What Makes A Quarterly Business Review Actually Useful For Client Retention?

A valuable QBR has three sections: results against the goals set at the start of the quarter shown in business terms, the structural changes made to the account and the reasoning behind them, and a plan for the next quarter with specific priorities and expected outcomes. Invite the client's decision-maker, not just the marketing contact. Position it as a strategic planning session rather than a report-out. This frames the relationship as a partnership and makes the client feel invested in the roadmap ahead.

How Does groas Help Agencies Retain More Google Ads Clients?

groas gives agencies access to a proprietary engine that monitors and optimizes connected client accounts continuously.

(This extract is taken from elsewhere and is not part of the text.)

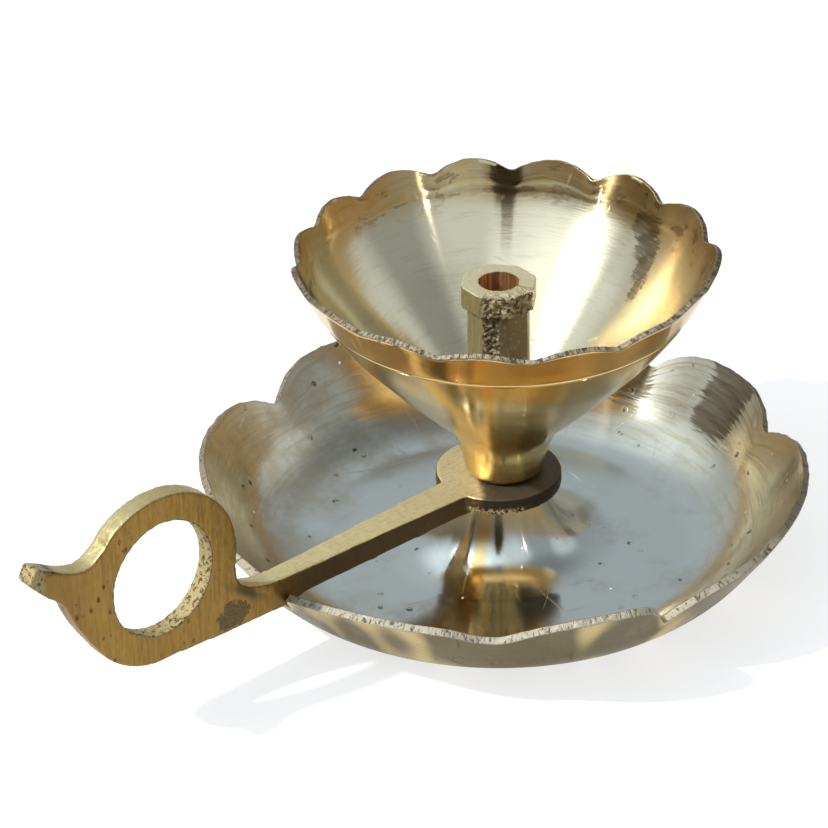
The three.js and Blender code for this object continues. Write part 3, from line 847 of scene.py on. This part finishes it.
wick = {
    "foot": 20.6, "tall": 28.6, "head": 11.5, "headTall": 3.6, "stem": 9.5, "turn": -4,
    "bore": 3.18, "boreDeep": 18.5, "thread": 2.08, "threadDeep": 8, "voxel": 0.13, "rough": 0.05,
    "brokenTurn": 214, "brokenWidth": 17, "headTurn": 246, "headWidth": 47, "broken": 0.55,
    "cornerRadius": 6.03,
}


def prism(bm, sides, across, low, high, turn):
    made = bmesh.ops.create_cone(bm, cap_ends=True, segments=sides,
                                 radius1=across / 2 / cos(pi / sides),
                                 radius2=across / 2 / cos(pi / sides), depth=high - low)
    spot = Matrix.Translation((0, 0, (low + high) / 2)) @ Matrix.Rotation(radians(turn), 4, "Z")
    bmesh.ops.transform(bm, verts=made["verts"], matrix=spot)
    return made["verts"]


def cutAway(bm, tool):
    body, knife = [placed("cut", asMesh(part, "cut")) for part in (bm, tool)]
    cut = body.modifiers.new("cut", "BOOLEAN")
    cut.operation = "DIFFERENCE"
    cut.object = knife
    graph = bpy.context.evaluated_depsgraph_get()
    result = bpy.data.meshes.new_from_object(body.evaluated_get(graph))
    out = bmesh.new()
    out.from_mesh(result)
    bpy.data.meshes.remove(result)
    for piece in (body, knife):
        mesh = piece.data
        bpy.data.objects.remove(piece)
        bpy.data.meshes.remove(mesh)
    return out


def makeWick(material):
    top = wick["foot"] + wick["tall"]
    bm = bmesh.new()
    prism(bm, 8, wick["stem"], wick["foot"], top - 1, wick["turn"] + 22.5)
    bm = remeshed(bm, wick["voxel"])
    head = bmesh.new()
    prism(head, 8, wick["head"], top - wick["headTall"], top, wick["turn"] + 22.5)
    mesh = asMesh(head, "head")
    bm.from_mesh(mesh)
    bpy.data.meshes.remove(mesh)
    bm = remeshed(bm, wick["voxel"])
    for v in bm.verts:
        part = "head" if v.co.z > top - wick["headTall"] - 0.2 else "broken"
        away = turnAway(degrees(atan2(v.co.y, v.co.x)), wick[part + "Turn"])
        broken = min(max((wick[part + "Width"] - away) / 7, 0), 1)
        broken *= min(max(hypot(v.co.x, v.co.y) - 3.9, 0), 1)
        fine = noise.fractal(v.co * 0.7, 1, 2, 4)
        lump = noise.fractal(v.co * 1.3, 0.9, 2, 4) - 0.3
        v.co += v.normal * (fine * wick["rough"] + broken * min(lump, 0.25) * wick["broken"])
        if part == "head":      # its corners are worn round
            worn = min(wick["cornerRadius"] / max(hypot(v.co.x, v.co.y), 1), 1)
            v.co.x *= worn
            v.co.y *= worn
    tool = bmesh.new()
    prism(tool, 48, 2 * wick["bore"], top - wick["boreDeep"], top + 1, 0)
    prism(tool, 32, 2 * wick["thread"], wick["foot"] - 1, wick["foot"] + wick["threadDeep"], 0)
    bm = cutAway(bm, tool)
    ontoAxis(bm)
    return finished(bm, "wickPost", material, "wick", "wick_holder", 50)


cupBrass = cupFinish()
makePlate(plateFinish())
makeCup(cupBrass)
makeHandle(handleFinish())
makeWick(wickFinish())
for name, pitch in (("fixing_screw", 0.5), ("washer", 0.35)):
    node = bpy.data.objects[name]
    node.data.materials.clear()
    node.data.materials.append(screwFinish(name + "Brass", pitch))
print("pieces ready")

# camera and studio

photo = {"place": (-333.4, -363.9, 311.9), "tilt": 59.84, "turn": -42.5, "lens": 154.6,
         "shift": -0.1025}
cameraData = bpy.data.cameras.new("camera")
cameraData.lens = photo["lens"]
cameraData.sensor_width = 36
cameraData.shift_x = photo["shift"]
camera = placed("camera", cameraData)
camera.location = [(a + b) / 1000 for a, b in zip(photo["place"], (*screwAxis, 0))]
camera.rotation_euler = (radians(photo["tilt"]), 0, radians(photo["turn"]))
bpy.context.scene.camera = camera


# turns are measured round the object from the camera's right hand, as the photograph is seen
studio = {
    "sky": 0.36, "skyColour": (0.8, 0.93, 1.08), "low": 0.3, "lowColour": (1.0, 0.77, 0.46),
    "horizon": (15, 21), "floor": 0.75, "floorColour": (0.35, 0.35, 0.35),
    # the hard light, and a weak one that draws the thin line down the cup's left side
    "lamps": [(200, 45, 12), (320, 31, 0.22)], "lampSize": 0.035, "lampFar": 1.2,
    # turn, rise, spread and level of each soft panel; a level below zero is a dark one
    "panels": [(180, 60, 45, 0.62), (240, 56, 32, 0.75), (300, 45, 30, 0.4), (120, 45, 45, 0.15),
               (200, 45, 18, 1.4), (201, 47, 11, 6), (180, 75, 30, -0.44), (30, 70, 40, -0.14),
               (28, 25, 24, 0.32)],
    # black cards: turn, half width, top and softness in degrees, and how dark
    "cards": [(270, 8, 31, 1, 0.75), (270, 7, 39, 1, 0.92), (269, 4.5, 47, 1, 0.92),
              (231, 50, 26, 2.5, 0.6), (167, 17, 17, 2, 0.55)],
}


def towards(turn, rise):
    turn, rise = radians(turn + photo["turn"]), radians(rise)
    return Vector((cos(turn) * cos(rise), sin(turn) * cos(rise), sin(rise)))


def makeFloor():
    bm = bmesh.new()
    bmesh.ops.create_grid(bm, x_segments=1, y_segments=1, size=3)
    mesh = asMesh(bm, "floor")
    material = bpy.data.materials.new("floorWhite")
    material.use_nodes = True
    graph = Graph(material.node_tree)
    seen = [graph.add("ShaderNodeLightPath", {}, {}, name)
            for name in ("Is Camera Ray", "Is Glossy Ray", "Is Transmission Ray")]
    shader = graph.tree.nodes["Principled BSDF"]
    graph.feed(shader.inputs["Base Color"], studio["floorColour"])
    graph.feed(shader.inputs["Roughness"], 1.0)
    graph.feed(shader.inputs["Specular IOR Level"], 0.0)
    graph.feed(shader.inputs["Emission Color"], (1.0, 1.0, 1.0))
    lit = seen[0] + seen[1] + seen[2]
    graph.feed(shader.inputs["Emission Strength"], lit * studio["floor"])
    mesh.materials.append(material)
    placed("floor", mesh)


def makeSky():
    world = bpy.data.worlds.new("studio")
    world.use_nodes = True
    bpy.context.scene.world = world
    graph = Graph(world.node_tree)
    way = graph.add("ShaderNodeTexCoord", {}, {}, "Generated")
    rise = graph.split(way)[2]
    level = studio["sky"]
    for turn, height, spread, strength in studio["panels"]:
        near = graph.vector("DOT_PRODUCT", way, tuple(towards(turn, height)), output=1)
        level = near.step(cos(radians(spread)), 1) * strength + level
    low, high = [sin(radians(angle)) for angle in studio["horizon"]]
    above = rise.step(low, high)
    level = above * level + (1 - above) * studio["low"]
    colour = graph.blend(above, studio["lowColour"], studio["skyColour"])
    for turn, half, top, soft, dark in studio["cards"]:
        ahead = graph.vector("DOT_PRODUCT", way, tuple(towards(turn, 0)), output=1)
        aside = graph.vector("DOT_PRODUCT", way, tuple(towards(turn + 90, 0)), output=1)
        off = aside.maths("ARCTAN2", aside.maths("ABSOLUTE", aside), ahead)
        card = (1 - off.step(radians(half - soft), radians(half + soft))) \
            * (1 - rise.step(sin(radians(top - soft)), sin(radians(top + soft))))
        level = level * (1 - card * dark)
        colour = graph.blend(card, colour, studio["lowColour"])
    seen = graph.add("ShaderNodeLightPath", {}, {}, "Is Camera Ray")
    background = graph.tree.nodes["Background"]
    graph.feed(background.inputs["Color"], graph.blend(seen, colour, (1.0, 1.0, 1.0)))
    level = level.maths("MAXIMUM", level, 0.02)
    graph.feed(background.inputs["Strength"], level * (1 - seen) + seen)


def makeLamp(turn, rise, power):
    data = bpy.data.lights.new("lamp", "AREA")
    data.shape = "DISK"
    data.size = studio["lampSize"]
    data.energy = power
    lamp = placed("lamp", data)
    way = towards(turn, rise)
    lamp.location = way * studio["lampFar"]
    lamp.rotation_euler = way.to_track_quat("Z", "Y").to_euler()


makeFloor()
makeSky()
for lamp in studio["lamps"]:
    makeLamp(*lamp)
bpy.context.scene.view_settings.view_transform = "Standard"
print("studio ready")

This means performance drops get flagged before clients notice them, structural issues are identified early, and execution never stops for nights or weekends. Because the engine is trained on over $500 billion in profitable ad spend, optimizations are grounded in patterns no individual media buyer could recognize. Agencies operate the engine themselves, keeping full control while reducing the manual workload that causes inconsistency as the client book grows. Month-to-month pricing with $0 onboarding makes it financially low-risk to adopt.

What Is The Biggest Reason Google Ads Agency Clients Cancel?

The biggest reason is a communication failure, not a performance failure. Most clients cancel because they do not understand why results look the way they do, not because results are objectively bad. Agencies that explain the learning phase upfront, report on business outcomes instead of platform metrics, and proactively address structural issues before the client raises concerns retain clients at significantly higher rates than agencies that only react when complaints arrive.